- SOURCE RECORDS
· · ·
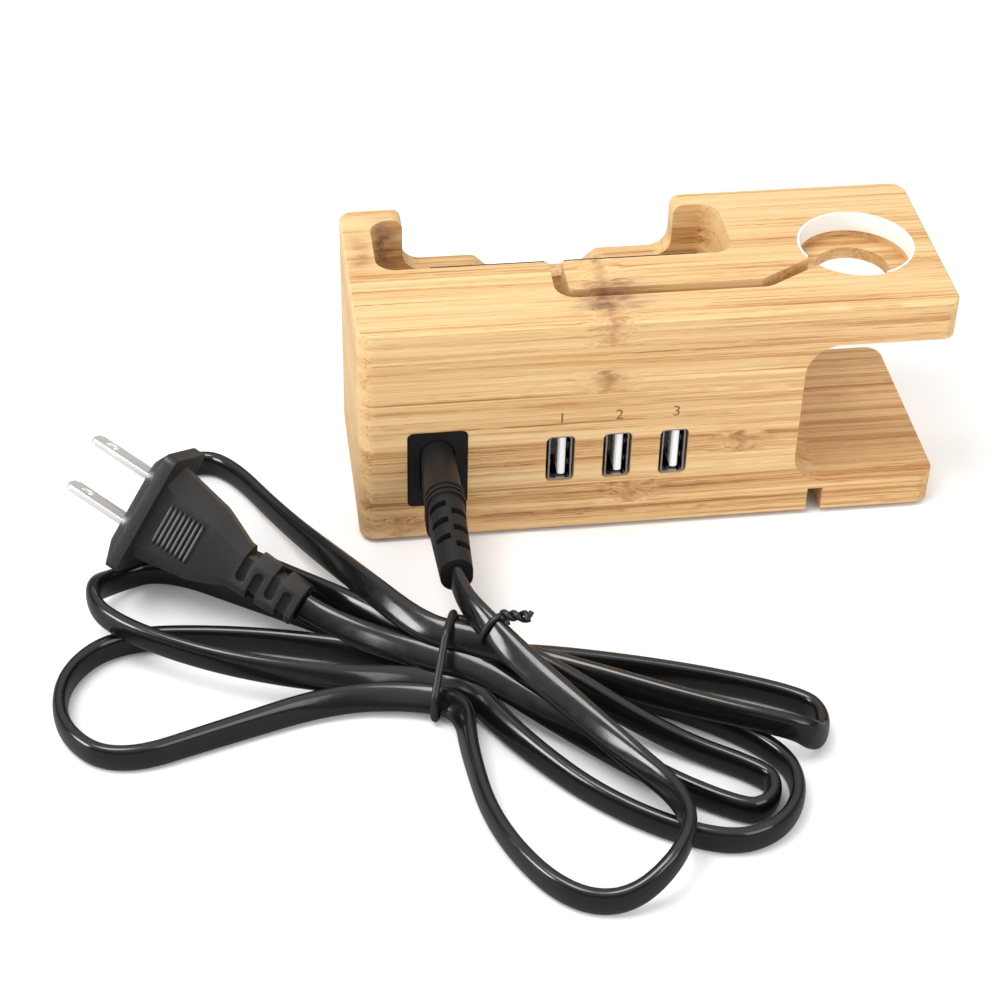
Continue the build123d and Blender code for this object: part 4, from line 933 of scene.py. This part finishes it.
· · ·
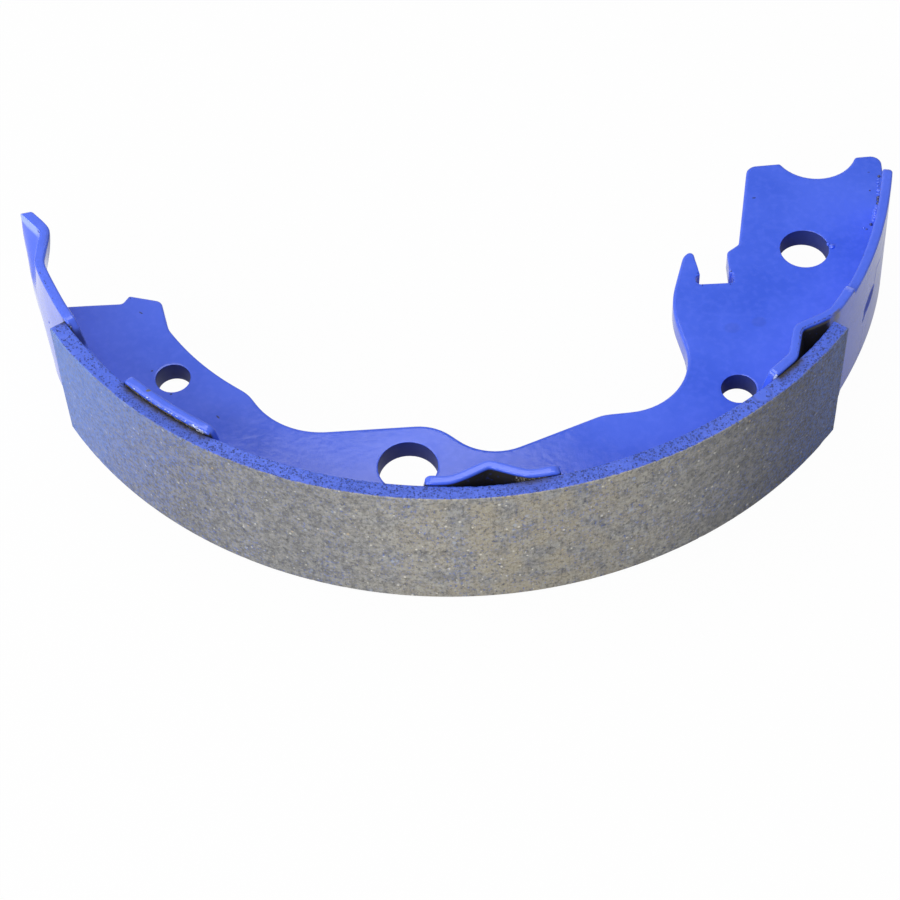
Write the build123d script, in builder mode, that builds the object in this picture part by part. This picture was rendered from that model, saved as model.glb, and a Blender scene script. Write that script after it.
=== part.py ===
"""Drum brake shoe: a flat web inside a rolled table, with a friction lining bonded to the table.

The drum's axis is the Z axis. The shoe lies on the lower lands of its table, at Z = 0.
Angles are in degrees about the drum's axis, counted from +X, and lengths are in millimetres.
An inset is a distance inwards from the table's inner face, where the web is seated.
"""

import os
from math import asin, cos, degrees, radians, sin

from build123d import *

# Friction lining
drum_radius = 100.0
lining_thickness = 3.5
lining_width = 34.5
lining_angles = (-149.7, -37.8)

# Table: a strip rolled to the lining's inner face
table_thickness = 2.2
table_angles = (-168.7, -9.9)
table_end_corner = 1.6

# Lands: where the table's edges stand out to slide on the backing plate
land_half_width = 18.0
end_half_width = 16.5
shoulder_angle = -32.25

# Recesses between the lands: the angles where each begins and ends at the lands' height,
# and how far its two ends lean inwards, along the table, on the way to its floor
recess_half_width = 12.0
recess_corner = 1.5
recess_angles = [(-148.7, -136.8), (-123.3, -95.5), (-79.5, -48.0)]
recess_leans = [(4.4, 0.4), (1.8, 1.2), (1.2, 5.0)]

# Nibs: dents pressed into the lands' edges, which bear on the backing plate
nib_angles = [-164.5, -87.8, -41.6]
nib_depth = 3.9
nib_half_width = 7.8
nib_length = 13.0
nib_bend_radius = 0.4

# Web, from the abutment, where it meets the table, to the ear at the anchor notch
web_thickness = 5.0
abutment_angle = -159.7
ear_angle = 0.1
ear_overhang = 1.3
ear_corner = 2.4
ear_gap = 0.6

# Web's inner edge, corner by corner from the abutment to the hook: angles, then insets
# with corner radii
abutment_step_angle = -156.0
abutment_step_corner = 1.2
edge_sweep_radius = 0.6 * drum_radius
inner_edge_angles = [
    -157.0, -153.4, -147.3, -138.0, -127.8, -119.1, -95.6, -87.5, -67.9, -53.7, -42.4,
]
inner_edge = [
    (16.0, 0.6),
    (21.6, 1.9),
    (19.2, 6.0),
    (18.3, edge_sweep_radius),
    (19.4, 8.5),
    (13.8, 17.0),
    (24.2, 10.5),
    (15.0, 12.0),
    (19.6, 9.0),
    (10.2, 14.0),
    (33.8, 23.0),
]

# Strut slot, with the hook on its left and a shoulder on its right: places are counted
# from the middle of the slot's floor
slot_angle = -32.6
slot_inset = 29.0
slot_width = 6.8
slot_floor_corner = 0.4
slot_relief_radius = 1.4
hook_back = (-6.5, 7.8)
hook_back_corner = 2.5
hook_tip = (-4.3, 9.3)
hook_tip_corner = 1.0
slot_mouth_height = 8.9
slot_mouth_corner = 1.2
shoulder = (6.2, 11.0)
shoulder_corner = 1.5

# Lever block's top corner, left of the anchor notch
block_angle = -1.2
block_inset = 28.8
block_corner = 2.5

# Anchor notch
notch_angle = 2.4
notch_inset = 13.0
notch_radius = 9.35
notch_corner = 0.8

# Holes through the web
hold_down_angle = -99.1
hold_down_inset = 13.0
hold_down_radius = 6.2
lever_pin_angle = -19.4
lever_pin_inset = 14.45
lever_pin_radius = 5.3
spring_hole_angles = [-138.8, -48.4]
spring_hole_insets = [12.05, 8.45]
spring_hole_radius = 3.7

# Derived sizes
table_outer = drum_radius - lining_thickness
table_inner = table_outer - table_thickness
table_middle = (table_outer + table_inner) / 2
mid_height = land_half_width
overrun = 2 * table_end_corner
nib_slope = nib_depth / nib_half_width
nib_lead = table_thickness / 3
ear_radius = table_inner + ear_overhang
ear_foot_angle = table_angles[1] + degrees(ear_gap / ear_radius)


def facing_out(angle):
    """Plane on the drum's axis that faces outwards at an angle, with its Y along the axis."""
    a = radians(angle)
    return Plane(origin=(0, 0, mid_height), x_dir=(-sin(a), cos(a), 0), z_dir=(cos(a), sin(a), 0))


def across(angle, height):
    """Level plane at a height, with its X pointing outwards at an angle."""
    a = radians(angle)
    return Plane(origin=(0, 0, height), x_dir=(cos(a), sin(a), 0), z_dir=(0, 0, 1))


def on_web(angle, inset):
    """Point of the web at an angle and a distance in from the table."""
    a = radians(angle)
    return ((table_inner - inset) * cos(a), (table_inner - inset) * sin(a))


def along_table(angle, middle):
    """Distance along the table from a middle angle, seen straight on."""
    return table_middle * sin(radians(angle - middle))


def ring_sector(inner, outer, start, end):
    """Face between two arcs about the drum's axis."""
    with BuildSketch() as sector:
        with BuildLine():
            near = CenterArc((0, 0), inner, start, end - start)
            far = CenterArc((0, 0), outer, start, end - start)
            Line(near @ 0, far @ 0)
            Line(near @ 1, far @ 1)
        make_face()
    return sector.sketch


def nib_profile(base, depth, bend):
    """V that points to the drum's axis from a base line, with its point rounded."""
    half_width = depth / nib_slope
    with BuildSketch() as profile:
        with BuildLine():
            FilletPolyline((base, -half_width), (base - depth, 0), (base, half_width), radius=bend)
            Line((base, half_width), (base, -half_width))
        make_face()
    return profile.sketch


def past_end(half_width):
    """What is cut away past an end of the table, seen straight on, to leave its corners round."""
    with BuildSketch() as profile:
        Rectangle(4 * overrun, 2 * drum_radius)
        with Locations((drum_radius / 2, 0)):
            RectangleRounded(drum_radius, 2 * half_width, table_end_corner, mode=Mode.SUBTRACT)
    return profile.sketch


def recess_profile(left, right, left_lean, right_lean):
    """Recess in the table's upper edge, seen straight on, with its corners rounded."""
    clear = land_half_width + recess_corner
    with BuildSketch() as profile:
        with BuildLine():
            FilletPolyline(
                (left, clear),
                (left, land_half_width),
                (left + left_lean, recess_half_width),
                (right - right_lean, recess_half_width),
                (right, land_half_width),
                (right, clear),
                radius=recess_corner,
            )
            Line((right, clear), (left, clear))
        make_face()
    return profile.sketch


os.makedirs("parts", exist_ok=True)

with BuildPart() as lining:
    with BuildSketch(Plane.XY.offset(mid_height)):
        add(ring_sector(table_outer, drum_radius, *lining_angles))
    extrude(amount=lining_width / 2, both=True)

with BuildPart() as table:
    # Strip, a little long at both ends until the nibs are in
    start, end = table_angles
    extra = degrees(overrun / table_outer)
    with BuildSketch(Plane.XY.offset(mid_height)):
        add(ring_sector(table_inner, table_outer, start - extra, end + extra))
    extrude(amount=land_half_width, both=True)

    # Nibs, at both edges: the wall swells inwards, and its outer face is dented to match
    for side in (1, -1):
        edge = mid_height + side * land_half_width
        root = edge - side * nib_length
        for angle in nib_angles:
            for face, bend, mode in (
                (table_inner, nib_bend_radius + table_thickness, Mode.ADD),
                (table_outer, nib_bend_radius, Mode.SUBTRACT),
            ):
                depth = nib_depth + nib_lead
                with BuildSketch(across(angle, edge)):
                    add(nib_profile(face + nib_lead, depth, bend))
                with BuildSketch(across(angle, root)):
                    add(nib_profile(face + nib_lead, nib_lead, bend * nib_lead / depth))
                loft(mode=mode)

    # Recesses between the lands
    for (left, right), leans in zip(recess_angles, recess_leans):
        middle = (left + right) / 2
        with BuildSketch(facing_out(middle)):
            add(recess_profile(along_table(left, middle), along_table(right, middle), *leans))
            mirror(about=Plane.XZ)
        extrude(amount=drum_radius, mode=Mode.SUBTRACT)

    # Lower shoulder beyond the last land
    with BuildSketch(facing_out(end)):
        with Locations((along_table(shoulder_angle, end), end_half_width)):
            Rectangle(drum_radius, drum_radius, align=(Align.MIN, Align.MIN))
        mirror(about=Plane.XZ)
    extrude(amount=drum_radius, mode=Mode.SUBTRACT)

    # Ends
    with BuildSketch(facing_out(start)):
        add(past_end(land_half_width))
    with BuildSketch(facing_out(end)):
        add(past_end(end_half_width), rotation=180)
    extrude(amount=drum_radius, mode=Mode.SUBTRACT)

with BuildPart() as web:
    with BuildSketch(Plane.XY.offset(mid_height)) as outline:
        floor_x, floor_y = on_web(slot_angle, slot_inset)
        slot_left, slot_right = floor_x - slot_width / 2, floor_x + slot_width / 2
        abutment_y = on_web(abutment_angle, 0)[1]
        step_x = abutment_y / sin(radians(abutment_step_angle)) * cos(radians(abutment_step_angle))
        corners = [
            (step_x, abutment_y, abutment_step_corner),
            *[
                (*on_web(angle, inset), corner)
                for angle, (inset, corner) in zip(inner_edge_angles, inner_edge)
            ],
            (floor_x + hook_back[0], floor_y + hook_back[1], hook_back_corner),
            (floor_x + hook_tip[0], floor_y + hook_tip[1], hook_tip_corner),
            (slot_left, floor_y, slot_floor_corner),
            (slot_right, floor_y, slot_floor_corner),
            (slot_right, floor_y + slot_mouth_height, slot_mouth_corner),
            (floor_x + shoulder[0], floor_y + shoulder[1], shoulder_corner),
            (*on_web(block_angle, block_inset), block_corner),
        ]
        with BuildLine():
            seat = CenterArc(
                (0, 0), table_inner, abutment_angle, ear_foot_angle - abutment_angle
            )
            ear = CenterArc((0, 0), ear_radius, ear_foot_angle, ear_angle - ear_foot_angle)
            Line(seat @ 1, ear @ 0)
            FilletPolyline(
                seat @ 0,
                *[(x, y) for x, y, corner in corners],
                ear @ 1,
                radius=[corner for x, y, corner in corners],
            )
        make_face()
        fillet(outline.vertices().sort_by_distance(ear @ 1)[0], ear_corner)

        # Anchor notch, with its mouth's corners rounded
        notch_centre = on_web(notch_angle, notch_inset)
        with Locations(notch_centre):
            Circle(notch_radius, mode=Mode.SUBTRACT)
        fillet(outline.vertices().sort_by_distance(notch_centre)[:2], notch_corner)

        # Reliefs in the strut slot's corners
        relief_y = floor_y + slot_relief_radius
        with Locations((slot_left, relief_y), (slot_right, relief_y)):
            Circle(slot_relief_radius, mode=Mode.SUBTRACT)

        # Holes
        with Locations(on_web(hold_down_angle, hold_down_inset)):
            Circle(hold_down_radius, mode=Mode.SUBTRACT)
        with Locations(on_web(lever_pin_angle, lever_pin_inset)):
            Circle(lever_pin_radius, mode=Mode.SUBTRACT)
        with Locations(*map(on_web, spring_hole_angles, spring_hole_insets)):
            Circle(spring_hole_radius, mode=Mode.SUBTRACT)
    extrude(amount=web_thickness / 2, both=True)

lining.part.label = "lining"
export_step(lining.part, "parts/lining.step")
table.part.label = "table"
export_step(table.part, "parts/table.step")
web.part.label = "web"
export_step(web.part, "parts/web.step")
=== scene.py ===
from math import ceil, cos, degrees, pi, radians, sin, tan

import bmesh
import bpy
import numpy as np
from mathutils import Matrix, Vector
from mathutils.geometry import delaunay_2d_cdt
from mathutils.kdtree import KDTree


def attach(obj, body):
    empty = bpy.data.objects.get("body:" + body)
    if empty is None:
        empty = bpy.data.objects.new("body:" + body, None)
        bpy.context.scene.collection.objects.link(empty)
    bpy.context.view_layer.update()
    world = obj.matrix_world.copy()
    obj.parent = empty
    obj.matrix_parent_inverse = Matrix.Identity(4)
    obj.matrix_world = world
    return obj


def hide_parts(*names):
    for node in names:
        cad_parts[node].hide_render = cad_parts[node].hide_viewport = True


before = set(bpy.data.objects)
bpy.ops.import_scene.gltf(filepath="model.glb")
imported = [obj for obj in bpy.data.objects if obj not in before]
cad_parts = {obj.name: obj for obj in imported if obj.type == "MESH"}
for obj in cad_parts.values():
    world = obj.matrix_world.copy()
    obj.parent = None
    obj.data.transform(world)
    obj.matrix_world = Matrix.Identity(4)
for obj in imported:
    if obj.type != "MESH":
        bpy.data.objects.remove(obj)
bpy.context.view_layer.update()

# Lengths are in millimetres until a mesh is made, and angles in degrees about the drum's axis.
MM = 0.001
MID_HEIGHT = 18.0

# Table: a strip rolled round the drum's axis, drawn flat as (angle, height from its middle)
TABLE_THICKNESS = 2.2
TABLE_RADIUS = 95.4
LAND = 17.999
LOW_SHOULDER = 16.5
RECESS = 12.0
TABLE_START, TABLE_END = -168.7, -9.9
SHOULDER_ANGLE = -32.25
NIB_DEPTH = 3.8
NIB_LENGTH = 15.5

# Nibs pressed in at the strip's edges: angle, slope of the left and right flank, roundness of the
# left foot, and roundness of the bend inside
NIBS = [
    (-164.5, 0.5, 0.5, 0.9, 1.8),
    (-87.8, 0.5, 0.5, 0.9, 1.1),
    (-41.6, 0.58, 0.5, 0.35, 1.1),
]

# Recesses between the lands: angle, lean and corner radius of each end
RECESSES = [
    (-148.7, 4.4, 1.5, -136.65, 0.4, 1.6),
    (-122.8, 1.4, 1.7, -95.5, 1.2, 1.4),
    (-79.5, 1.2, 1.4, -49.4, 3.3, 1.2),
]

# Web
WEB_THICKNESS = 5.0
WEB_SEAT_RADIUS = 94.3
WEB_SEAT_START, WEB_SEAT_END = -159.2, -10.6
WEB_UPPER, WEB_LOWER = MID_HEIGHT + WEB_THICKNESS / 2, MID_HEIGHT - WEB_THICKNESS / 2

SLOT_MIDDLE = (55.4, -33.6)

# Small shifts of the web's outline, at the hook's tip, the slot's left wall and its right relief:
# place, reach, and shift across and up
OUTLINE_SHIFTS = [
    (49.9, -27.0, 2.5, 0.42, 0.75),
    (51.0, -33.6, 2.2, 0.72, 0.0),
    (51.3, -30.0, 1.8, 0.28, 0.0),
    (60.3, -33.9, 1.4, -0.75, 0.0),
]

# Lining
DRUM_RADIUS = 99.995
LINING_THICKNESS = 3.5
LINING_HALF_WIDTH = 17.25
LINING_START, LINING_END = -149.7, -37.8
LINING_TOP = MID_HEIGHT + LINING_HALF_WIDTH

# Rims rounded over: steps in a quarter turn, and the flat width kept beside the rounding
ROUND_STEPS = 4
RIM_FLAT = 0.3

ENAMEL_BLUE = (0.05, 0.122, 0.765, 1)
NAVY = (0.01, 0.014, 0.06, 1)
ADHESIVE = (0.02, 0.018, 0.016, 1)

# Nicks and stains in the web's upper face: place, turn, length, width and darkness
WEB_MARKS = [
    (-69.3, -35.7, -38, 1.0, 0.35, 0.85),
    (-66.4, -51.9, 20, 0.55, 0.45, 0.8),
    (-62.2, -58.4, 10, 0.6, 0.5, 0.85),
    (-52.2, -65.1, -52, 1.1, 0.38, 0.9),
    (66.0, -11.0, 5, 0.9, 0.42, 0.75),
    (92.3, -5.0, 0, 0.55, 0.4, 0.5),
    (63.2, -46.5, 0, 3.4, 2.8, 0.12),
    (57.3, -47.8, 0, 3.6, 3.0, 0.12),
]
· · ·
- STATED EXERCISE
From the entries above, give again exactly the lines running from the line with "Write the build123d" to the line with "to the table."; include both of those lines.

- EXPECTED ANSWER
Write the build123d script, in builder mode, that builds the object in this picture part by part. This picture was rendered from that model, saved as model.glb, and a Blender scene script. Write that script after it.
=== part.py ===
"""Drum brake shoe: a flat web inside a rolled table, with a friction lining bonded to the table.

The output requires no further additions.